Cambiamento climatico, aumenta lo scetticismo online
Ricerca dell’Università di Venezia indaga l’efficacia della comunicazione sul web. I contenuti dei No Climate change sono super condivisi. Sotto accusa i movimenti: «Proteste controproducenti»
Maria Ducoli
Una manifestazione a Venezia
Guardare in faccia il problema e voltarsi dall’altra parte, negarlo, puntare al cospirazionismo, o semplicemente dire che i problemi sono altri. È quello che succede su Twitter in fatto di emergenza climatica e che una ricerca guidata dal The Alan Turing Institute – a cui ha partecipato anche l’Università Ca’ Foscari – ha messo in risalto.
Il pianeta soffre, il ciclone dei giorni scorsi che ha lasciato il litorale in ginocchio ne è un esempio, così come il caldo anomalo dello scorso ottobre, l’acqua alta eccezionale prevista martedì 22 novembre da cui il Mose ci ha protetti.
Episodi come questo accadono sempre più spesso e sappiamo bene come non si tratti solo di cambiamento climatico, ma di una vera e propria emergenza, per la quale è necessario un cambio di rotta immediato nei comportamenti di ciascuno.
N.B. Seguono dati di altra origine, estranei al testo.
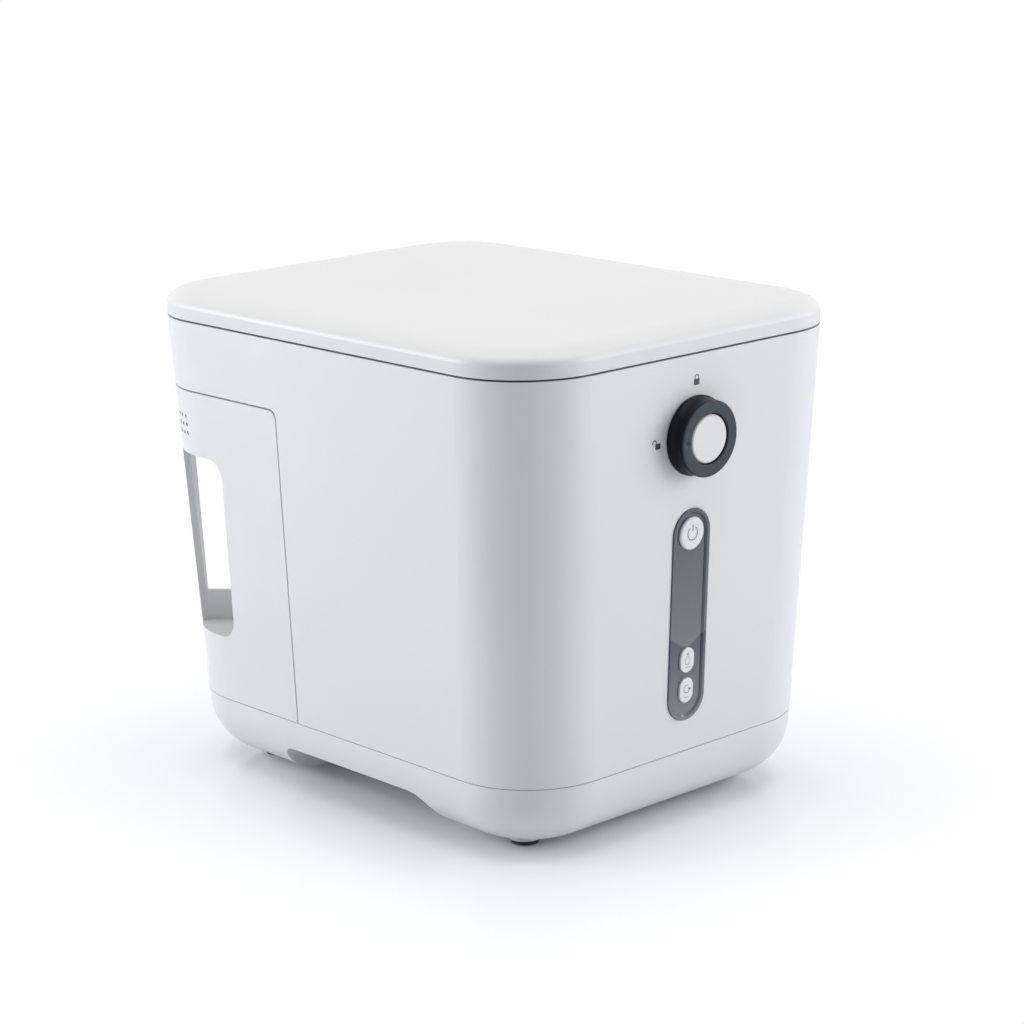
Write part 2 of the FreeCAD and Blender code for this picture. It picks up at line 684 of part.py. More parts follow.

Eppure, ancora qualcuno non ci crede. Nonostante la realtà sia davanti ai nostri occhi, al di là delle finestre da cui contempliamo la distruzione ambientale che avviene quotidianamente.
Lo studio, pubblicato su Nature Climate Change, ha analizzato i tweet pubblicati dal 2014 al 2021 durante le conferenze annuali Cop, la cui ultima edizione si è chiusa pochi giorni fa in Egitto.
Le ricercatrici e i ricercatori hanno scoperto che i tweet degli scettici sono stati condivisi 16 volte di più durante la conferenza Cop26 di Glasgow rispetto alla Cop21 di Lima.
Anziché diffondere consapevolezza in merito alle tematiche ambientali, ad essere condiviso è lo scetticismo. I social non sono solo delle piazze, ma delle vere e proprie casse di risonanza, dove uno stimolo può rimbalzare pericolosamente.
«Una possibile spiegazione dell’aumento di questa tendenza negli ultimi anni» afferma Fabiana Zollo, ricercatrice all’Università Ca’ Foscari e co-autrice dello studio, «può risiedere nella reazione di opposizione a gruppi di attivisti come Extinction Rebellion e Just Stop Oil, le cui azioni hanno portato la crisi al centro dell’attenzione».
Secondo gli studiosi, infatti, l’aumento della condivisione di questi tweet va di pari passo all’incremento delle attività dell’estrema destra contraria all’azione climatica.
Ciò che condannano è principalmente l’ipocrisia celata dietro i summit sul clima: ci si siede e si discute sul Pianeta che va a rotoli e sulle misure da mettere in atto per compiere una manovra salvavita da primo soccorso, ma si è arrivati lì probabilmente su jet privati, che tutti sappiamo essere altamente inquinanti.
Le ricerche precedenti mostrano come questi contenuti siano virali, facendo letteralmente impazzire il web. Tuttavia, non è la denuncia dell’ipocrisia delle istituzioni ad essere un problema, quanto la negazione del dramma ambientale di cui siamo spettatori e artefici.
«L’aumento significativo dello scetticismo climatico online è davvero preoccupante. È importante che i decisori continuino a cercare modi per assicurare che i contenuti condivisi online siano affidabili», conclude Andrea Baronchelli del Token Economy Lead al Turing Institute.